Jet Cards Are Going Out of Stock! Now What?
Author: Outlier Jets Team
The demand for private aviation has skyrocketed in recent months. While initially very exciting, this rapid increase has actually created problems for the industry as it struggles to accommodate so many new passengers. Now, as several major providers have decided to suspend jet card sales, many are left wondering about the future of accessible private air travel.
What lies ahead for jet card programs? How are current and prospective members coping with this situation? To answer these questions, it is better to first understand how the increase in popularity of jet cards during the pandemic created a major strain on the system and how the industry is responding.
Are You Too Late for The Jet Card Party?
The pandemic generated the highest online traffic ever in history. While people sat at home during lock down, ordering things online and day-dreaming of traveling again, interest in private aviation spiked. Safer flying conditions and more affordable options introduced private air travel to an entire new class of passengers.
As interest in private jets continued to grow, jet card programs exploded with sales. Cardholders were granted access to different types of aircraft at fixed hourly rates. Passengers could land at private airports, allowing them to reach more destinations than possible with any commercial airline.

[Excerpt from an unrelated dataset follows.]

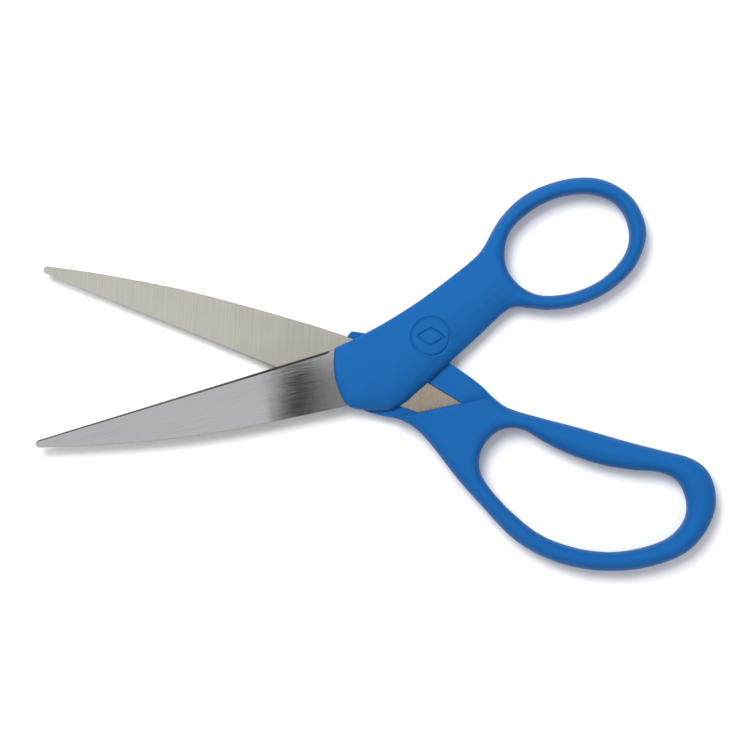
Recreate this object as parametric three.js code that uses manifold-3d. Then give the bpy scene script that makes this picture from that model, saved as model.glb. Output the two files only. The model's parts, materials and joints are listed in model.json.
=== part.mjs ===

Jet cardholders could also travel on very short notice, often with the option to book a flight as little as 24 hours in advance.
Jet cards had a special appeal to many frequent flyers. The problem with demand increasing so quickly was capacity, or a lack thereof. Because programs were designed to be flexible in different contexts, providers needed to slow down sales to be able to deliver the services they promised.
The situation is exemplified well through this anecdote in a recent Forbes article:
“In announcing a pause in taking new customers, all the [jet card] providers cited their desires to first care for existing customers.
Customers who buy jet cards, typically prepaying $50,000 to $500,000, generally have flights in mind they want to take when they wire the money, say executives.
While existing members settle into their individual travel patterns, an influx of new customers leading into the busy holiday travel season is spooking executives who contractually must fulfill those flights.”
The holidays are peak travel season and will add extra pressure to a system already handling a historic demand for flights. Jet card terms and conditions are being changed daily. Despite fixed rates and legal contracts providers can no longer ensure with 100% certainty that all client expectations will be fulfilled. It is a tough time for passengers and providers alike, but with mutual understanding and trust, this situation does not need to be the end of Jet card programs.
Good news: There is Still Time / Bad news: It Won’t Be As Easy
Signing up for a jet card with two easy clicks is no longer an option. However, there is still a chance to find the perfect jet card if you have patience. Many jet cards still exist, but there is much stronger segmentation, with distinct and specific requirements for each program
Forbes also predicts:
“There will be fewer one-size-fits-all programs. You’ll need to spend a bit more time paying attention to the details before you wire your funds.”
It is very beneficial to pay special attention here to some insightful notes from the annual NBAA (National Business Aviation Association) convention in Las Vegas. This advice comes from interviews with key players in the aviation industry like operators, brokers, CEOs, and salespeople. Highlights include:
- Many jet cards will soon have longer call-outs, higher hourly rates, more peak days, and higher peak surcharges. Blackouts will become standard.
- With a limited supply of jets for charter for the foreseeable future, programs will cap memberships at a level they know they can serve. This is a new issue many are dealing with for the first time, because until now, there was always a charter jet to be found.
- Some jet cards may try to limit demand by setting higher entry levels, with minimums as high as $500,000.
- Travelers will be incentivized to be flexible in moving departure times (at times by even a day or two) and booking flights a few weeks in advance. This can relieve pressure on the system and decrease delays.
- There will be certain card programs that still offer 10-hour callouts, but they will be priced accordingly. These programs will likely be branded as corporate travel solutions with rates starting at $6,750 per hour and 90-and-120-minute minimums.
- Each time a traveler renews a jet card during these dynamic times, they may have to agree to new requirements, terms, and conditions – or take their business elsewhere.
New Types of Partnerships for the Future
As companies suspend jet card sales for the time being, it does not indicate the end, but rather the beginning of a new era of jet card programs. Jet card providers are using their creativity to find unique solutions to handle the current situation as we speak. One of the emerging solutions is a shift towards more personalized relationships with clients. This is great news for passengers because it will result in a variety of new options. One-size-fits-all programs will become obsolete and custom-made jet cards will become the standard.
Private flyers who want to maximize their jet card benefits have to do a bit more research these days. While navigating this process, communication is key. By taking a more human approach towards your jet card purchase, you can get the information you need to select the right jet card for you. The reputation of jet cards may have been shaken during the initial rise in demand, but as providers create new partnerships and build a different type of relationship with customers, the prestige of jet cars will rise once again. Providers must learn to listen to their clients more carefully and think of each future jet card holder as an individual person rather than “just another customer”.